I promised to keep the blog short at least once. Because of this I cannot go on any longer. I have, however, got to adhave a moral in the tale. My interest in this really stemmed from my search for finding a cheap substitute for oats for my breakfast, not only because it is expensive in this present stage of retirement but also because I refuse to believe that what had been reserved for horses should now be promoted as proper food for the upper strata. I may not believe in the famous definition in Samuel Johnson’s dictionary that oats is something that is eaten by people in Scotland and fit only for horses in England, simply because the retort of the Scots seemed to be prefect: “That’s why England has such fine horses and Scotland has such good men!”. But I certainly believe in the strength of the Maratha manus brought up on the traditional food of bajra, jowar, sprouted lentils. They are lean and str ong. It seems that after the rest of the Indian army have failed to make a break-through in their wars with Pakistan they usually call for the Maratha Light Infantry to bring things to a quick conclusion. The Marathi thugs or pindaris are also very strong ask any one who has been at the receiving end of a Shiv Sena slap would know.

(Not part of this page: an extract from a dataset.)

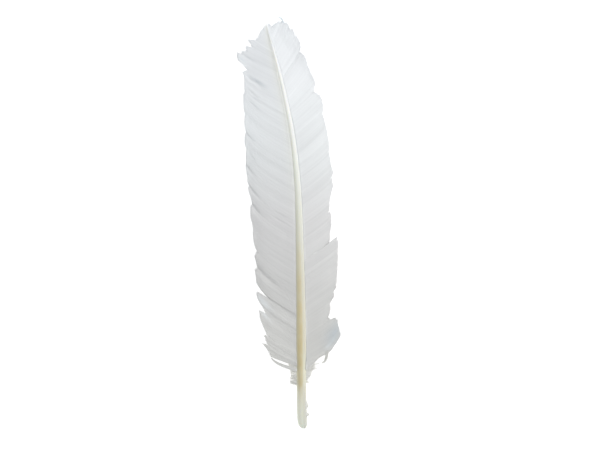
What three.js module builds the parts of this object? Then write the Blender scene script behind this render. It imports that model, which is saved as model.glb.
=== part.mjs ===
// Goose wing quill, laid down with its smooth outer face up and its tip towards +Y.
// Millimetres, +Z up. The barrel's end and the two edges near the tip touch the surface
// at z = 0, and the shaft arches up between them.
import * as THREE from 'three';

const { clamp, degToRad, lerp, smoothstep } = THREE.MathUtils;

// Driving dimensions.
const LENGTH = 289;            // end of the barrel to the end of the shaft
const GAP = 0.3;               // clearance between neighbouring pieces
const VANE_THICKNESS = 1.2;    // at the shaft
const EDGE_THICKNESS = 0.8;    // at the margin
const DOWN_THICKNESS = 2.4;
const SHEATH_THICKNESS = 0.35;

// The shaft's arch, seen from the side.
const ARCH = 11.5;             // rise above the line between its ends
const ARCH_SKEW = 1.4;         // above 1 the arch is highest nearer the barrel
const BARREL_AXIS = 1.8;       // height of the shaft's axis at the barrel's end
const TIP_AXIS = 0.8;          // and at the tip

// The shaft's run, seen from above.
const LEAN = 0.8;              // sideways offset of the straight lower shaft
const LEAN_SLOPE = 0.014;      // its sideways drift per mm of length
const END_KICK = 1.1;          // the barrel's end turns back by this much
const END_KICK_REACH = 3.8;    // over about this length
const SWEEP = 21.4;            // sideways sweep of the shaft at the tip
const SWEEP_START = 165;       // where the sweep begins
const SWEEP_POWER = 1.69;
const BENDS = [[90, 38, 0.28], [180, 26, -0.55], [238, 25, -0.2]];  // slight: [at, reach, by]

// Half width of the round shaft against distance from the barrel's end.
const shaftStations = [
  [0.0, 1.4], [1.5, 2.65], [3.5, 3.35], [8, 3.6], [14, 3.55], [22, 3.45], [30, 3.45],
  [40, 3.55], [64, 3.55], [110, 3.15], [150, 2.65], [190, 2.1], [222, 1.7], [265, 1.1],
  [285, 0.6], [LENGTH, 0.35],
];
const umbilicus = { radius: 0.8, depth: 1.8 };  // the small hole in the barrel's end
const shaftMesh = { rings: 66, ringSpread: 1.35, sides: 18 };

// Each web of barbs: side is -1 to the left of the shaft and 1 to the right. bow is how far
// a barb bends towards the barrel, as a share of its length. droop is how fast the web falls
// away from the shaft, in mm per mm squared, over the lower vane and at the tip. angles are
// between a barb's chord and the shaft, in degrees, against distance along the margin.
// margin runs from the barrel end up, as [sideways, along] in mm, and its teeth and slits
// are where neighbouring locks of barbs have come apart.
const innerAngles = [[34, 80], [52, 70], [62, 60], [100, 51], [200, 49], [250, 45], [291, 34]];
const outerAngles = [[34, 70], [54, 62], [80, 55], [150, 50], [200, 46], [250, 31], [291, 14]];
const innerDroop = { low: 0.0042, tip: 0.0066 };
const outerDroop = { low: 0.0060, tip: 0.0095 };
const DROOP_GROWS = [140, 250];  // where the droop changes from one to the other
const ROOT_LIFT = 0.35;          // height of the barbs' roots above the axis, in half widths

const webs = {
  inner_vane: {
    side: -1, bow: 0.09, thickness: VANE_THICKNESS, rowSpacing: 4.5, across: 5,
    angles: innerAngles, droop: innerDroop, material: 'vane',
    margin: [
      [-22.6, 51.6], [-24.0, 54.0], [-25.2, 56.4], [-29.2, 61.4], [-25.4, 61.8],
      [-27.7, 67.2], [-25.9, 68.2], [-28.1, 73.7], [-30.4, 79.6], [-31.0, 85.2],
      [-26.8, 83.6], [-29.5, 88.1], [-32.6, 93.0], [-32.9, 97.4], [-26.4, 95.8],
      [-29.5, 99.2], [-33.1, 105.3], [-33.1, 108.9], [-34.4, 114.7], [-32.5, 115.6],
      [-34.4, 122.6], [-32.8, 127.0], [-34.9, 132.0], [-36.0, 142.8], [-38.0, 157.0],
      [-37.4, 161.0], [-39.2, 171.6], [-41.0, 193.2], [-42.6, 219.0], [-41.0, 225.0],
      [-42.5, 234.2], [-41.8, 242.2], [-42.1, 250.0], [-42.8, 256.5], [-39.8, 257.8],
      [-45.2, 264.2], [-46.4, 270.2], [-42.9, 270.6], [-40.5, 275.0], [-36.9, 274.6],
      [-38.9, 279.0], [-34.6, 279.8], [-32.2, 282.4], [-30.2, 286.2], [-28.0, 289.4],
    ],
  },
  outer_vane: {
    side: 1, bow: 0.08, thickness: VANE_THICKNESS, rowSpacing: 4.5, across: 4,
    angles: outerAngles, droop: outerDroop, material: 'vane',
    margin: [
      [18.4, 55.8], [21.6, 59.3], [26.6, 66.8], [25.2, 74.4], [23.4, 80.2], [18.2, 80.6],
      [19.2, 86.0], [18.7, 90.2], [22.2, 95.0], [21.6, 98.2], [23.8, 102.0], [24.8, 121.2],
      [24.5, 132.0], [24.1, 138.4], [18.4, 134.6], [20.2, 142.1], [20.2, 148.5],
      [18.4, 167.3], [21.2, 176.6], [20.2, 180.2], [20.9, 184.0], [18.7, 193.2],
      [18.7, 203.3], [16.6, 214.8], [13.7, 223.4], [13.0, 233.0], [10.1, 240.7],
      [7.2, 242.4], [7.9, 247.2], [4.0, 258.7], [0.4, 268.8], [-2.8, 270.8], [-2.4, 278.0],
      [-6.5, 283.9], [-9.6, 287.4], [-12.0, 290.8], [-18.0, 291.4], [-22.2, 288.6],
      [-24.4, 291.0], [-26.0, 290.6],
    ],
  },
  inner_down: {
    side: -1, bow: 0.05, thickness: DOWN_THICKNESS, rowSpacing: 2, across: 2,
    angles: innerAngles, droop: innerDroop, material: 'down',
    margin: [
      [-5.8, 32.6], [-9.4, 33.2], [-8.8, 35.0], [-9.4, 36.4], [-8.6, 39.4], [-9.6, 41.4],
    ],
  },
  outer_down: {
    side: 1, bow: 0.05, thickness: DOWN_THICKNESS, rowSpacing: 2, across: 3,
    angles: outerAngles, droop: outerDroop, material: 'down',
    margin: [
      [4.0, 33.4], [3.4, 36.0], [6.0, 39.0], [6.6, 42.0], [9.0, 44.4], [13.8, 46.4],
      [17.0, 49.0], [16.6, 51.2],
    ],
  },
  // One barb of the inner vane, come away from the rest and standing off below it.
  stray_barb: {
    side: -1, bow: 0.2, thickness: EDGE_THICKNESS, across: 12,
    droop: innerDroop, material: 'vane',
    rows: [{ root: 42.4, x: -22.9, y: 49.8 }, { root: 43.3, x: -23.3, y: 50.4 }],
  },
};

// Scraps of dried sheath peeling off the barrel's outer side: their ends along the barrel,
// and how far their middle stands off it.
const sheathScraps = {
  sheath_scrap_upper: { from: 14.2, to: 20.6, lift: 1.0 },
  sheath_scrap_lower: { from: 9.2, to: 13.4, lift: 0.8 },
};
const SCRAP_ANGLES = [55, -15];  // round the barrel, from its outer side towards the top
const SCRAP_STEPS = 6;

const finishes = {
  horn: { color: 0xd9d4bd, roughness: 0.4, metalness: 0 },
  vane: { color: 0xe4e6e5, roughness: 0.75, metalness: 0 },
  down: { color: 0xd6d5d1, roughness: 0.9, metalness: 0 },
  sheath: { color: 0xd3d3c2, roughness: 0.6, metalness: 0 },
};

// Straight-line value at x from a list of [x, value] stations.
function between(stations, x) {
  const last = stations.length - 1;
  if (x <= stations[0][0]) return stations[0][1];
  if (x >= stations[last][0]) return stations[last][1];
  const i = stations.findIndex((station) => station[0] >= x);
  const [x0, value0] = stations[i - 1];
  const [x1, value1] = stations[i];
  return value0 + (value1 - value0) * (x - x0) / (x1 - x0);
}

const halfWidth = (y) => between(shaftStations, y);

// The shaft's centre line from above.
function shaftX(y) {
  const swept = Math.max(0, y - SWEEP_START) / (LENGTH - SWEEP_START);
  const kick = END_KICK * Math.exp(-Math.max(0, y) / END_KICK_REACH);
  const bends = BENDS.map(([at, reach, by]) => by * Math.exp(-(((y - at) / reach) ** 2)));
  const bent = bends.reduce((total, by) => total + by, kick);
  return bent - LEAN - LEAN_SLOPE * y - SWEEP * swept ** SWEEP_POWER;
}

// The height of its axis: a lopsided arch on the line between its ends.
function shaftZ(y) {
  const t = clamp(y / LENGTH, 0, 1);
  const crest = 1 / (1 + ARCH_SKEW);
  const crestValue = crest * (1 - crest) ** ARCH_SKEW;
  return lerp(BARREL_AXIS, TIP_AXIS, t) + ARCH * t * (1 - t) ** ARCH_SKEW / crestValue;
}

// Height of the middle of a web above a point, no lower than lying on the surface.
function webZ(x, y, droop, depth) {
  const root = shaftZ(y) + ROOT_LIFT * halfWidth(y);
  const fall = lerp(droop.low, droop.tip, smoothstep(y, ...DROOP_GROWS));
  return Math.max(depth / 2, root - fall * (x - shaftX(y)) ** 2);
}

// The root on the shaft of the barb that ends at a point of the margin.
function rootOf(x, y, angles) {
  const slope = Math.tan(degToRad(between(angles, y)));
  let root = y;
  for (let pass = 0; pass < 6; pass++) root = y - Math.abs(x - shaftX(root)) / slope;
  return root;
}

// The barbs along a margin, from its corners and evenly between them.
function barbRows({ margin, angles, rowSpacing }) {
  const [startX, startY] = margin[0];
  const rows = [{ root: rootOf(startX, startY, angles), x: startX, y: startY }];
  for (const [x, y] of margin.slice(1)) {
    const before = rows.at(-1);
    const root = Math.max(rootOf(x, y, angles), before.root + GAP);
    const distance = Math.hypot(x - before.x, y - before.y, root - before.root);
    const steps = Math.ceil(distance / rowSpacing);
    for (let step = 1; step <= steps; step++) {
      const t = step / steps;
      rows.push({
        root: lerp(before.root, root, t), x: lerp(before.x, x, t), y: lerp(before.y, y, t),
      });
    }
  }
  return rows;
}

// A box of many small faces, each corner moved to place(u, v, w), with u, v, w from 0 to 1.
function slab(acrossSteps, alongSteps, place) {
  const geometry = new THREE.BoxGeometry(1, 1, 1, acrossSteps, alongSteps, 1);
  const corners = geometry.attributes.position;
  for (let i = 0; i < corners.count; i++) {
    const [u, v, w] = [corners.getX(i), corners.getY(i), corners.getZ(i)];
    corners.setXYZ(i, ...place(u + 0.5, v + 0.5, w + 0.5));
  }
  geometry.computeVertexNormals();
  return geometry;
}

// One web of barbs as a thin slab that thins out to its margin.
function webGeometry(web) {
  const rows = web.rows ?? barbRows(web);
  const { side, bow, thickness } = web;
  const thinning = EDGE_THICKNESS / VANE_THICKNESS;
  return slab(web.across, rows.length - 1, (u, v, w) => {
    const row = rows[Math.round(v * (rows.length - 1))];
    const out = side > 0 ? u : 1 - u;
    const rootX = shaftX(row.root) + side * (halfWidth(row.root) + GAP);
    const [alongX, alongY] = [row.x - rootX, row.y - row.root];
    const bend = 4 * bow * out * (1 - out);
    const x = rootX + alongX * out + side * alongY * bend;
    const y = row.root + alongY * out - side * alongX * bend;
    const depth = thickness * lerp(1, thinning, out);
    return [x, y, webZ(x, y, web.droop, depth) + (w - 0.5) * depth];
  });
}

// The shaft: a turned profile from the hole in the barrel's end to the tip, bent along the
// centre line and flat where the barrel rests.
function shaftGeometry() {
  const { radius, depth } = umbilicus;
  const profile = [[0, depth], [radius, depth], [radius, 0]];
  for (let ring = 0; ring <= shaftMesh.rings; ring++) {
    const y = LENGTH * (ring / shaftMesh.rings) ** shaftMesh.ringSpread;
    profile.push([halfWidth(y), y]);
  }
  profile.push([0, LENGTH + halfWidth(LENGTH)]);
  const points = profile.map(([r, y]) => new THREE.Vector2(r, y));
  const geometry = new THREE.LatheGeometry(points, shaftMesh.sides);
  const corners = geometry.attributes.position;
  for (let i = 0; i < corners.count; i++) {
    const [x, y, z] = [corners.getX(i), corners.getY(i), corners.getZ(i)];
    corners.setXYZ(i, x + shaftX(y), y, Math.max(0, z + shaftZ(y)));
  }
  geometry.computeVertexNormals();
  return geometry;
}

// A curled scrap that wraps part of the barrel and stands off it in the middle.
function scrapGeometry({ from, to, lift }) {
  return slab(SCRAP_STEPS, SCRAP_STEPS, (u, v, w) => {
    const y = lerp(from, to, v);
    const around = degToRad(lerp(...SCRAP_ANGLES, u));
    const peel = lift * Math.sin(Math.PI * v) * lerp(0.35, 1, Math.sin(Math.PI * u));
    const radius = halfWidth(y) + GAP + w * SHEATH_THICKNESS + peel;
    return [shaftX(y) + radius * Math.cos(around), y, shaftZ(y) + radius * Math.sin(around)];
  });
}

const feather = new THREE.Group();

function addPiece(name, geometry, finish) {
  const piece = new THREE.Mesh(geometry, new THREE.MeshStandardMaterial(finishes[finish]));
  piece.name = name;
  feather.add(piece);
}

addPiece('quill_shaft', shaftGeometry(), 'horn');
for (const [name, web] of Object.entries(webs)) addPiece(name, webGeometry(web), web.material);
for (const [name, scrap] of Object.entries(sheathScraps)) {
  addPiece(name, scrapGeometry(scrap), 'sheath');
}

// The origin is at the middle of the footprint, on the surface.
const box = new THREE.Box3().setFromObject(feather);
const middle = box.getCenter(new THREE.Vector3());
feather.position.set(-middle.x, -middle.y, -box.min.z);

export default feather;
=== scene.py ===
import math
import bpy
import numpy as np
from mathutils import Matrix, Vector


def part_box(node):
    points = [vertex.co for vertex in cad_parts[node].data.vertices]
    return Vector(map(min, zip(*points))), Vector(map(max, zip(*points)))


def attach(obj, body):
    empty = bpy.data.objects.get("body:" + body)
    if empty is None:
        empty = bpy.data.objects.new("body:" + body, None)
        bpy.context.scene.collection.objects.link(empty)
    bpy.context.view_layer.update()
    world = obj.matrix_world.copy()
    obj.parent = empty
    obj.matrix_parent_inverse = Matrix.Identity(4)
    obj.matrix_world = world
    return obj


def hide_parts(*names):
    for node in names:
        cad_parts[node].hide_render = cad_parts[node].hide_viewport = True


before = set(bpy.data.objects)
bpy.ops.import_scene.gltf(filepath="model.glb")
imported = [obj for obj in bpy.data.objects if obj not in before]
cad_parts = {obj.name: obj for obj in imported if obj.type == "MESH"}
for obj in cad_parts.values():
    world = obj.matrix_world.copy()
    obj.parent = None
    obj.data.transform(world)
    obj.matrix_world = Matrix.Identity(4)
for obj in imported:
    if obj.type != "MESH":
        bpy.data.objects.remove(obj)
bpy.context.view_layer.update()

millimetre = 0.001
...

Before I close this blog there are two common sense points I would like to make:-

The first of these is that the cereal grains are of different size and shapes so that the particles do not pack well in the jaggery or molass syrup. The chikkis could crumble easily if there is not optimum (conditions could be obtained from fluid dynamics of granular material if one wants for whatever reason) amount of stirring.

The second point is that cane-sugar molasses may not be as good for the health as sorghum molasses. The Americans knew about sorghum molasses from the early Africans who settled in their country and the Indians probably did use sorghum molasses until, say, the creative destruction (see my blog on Shiva’s Dance) of sugar-cane cultivation came in.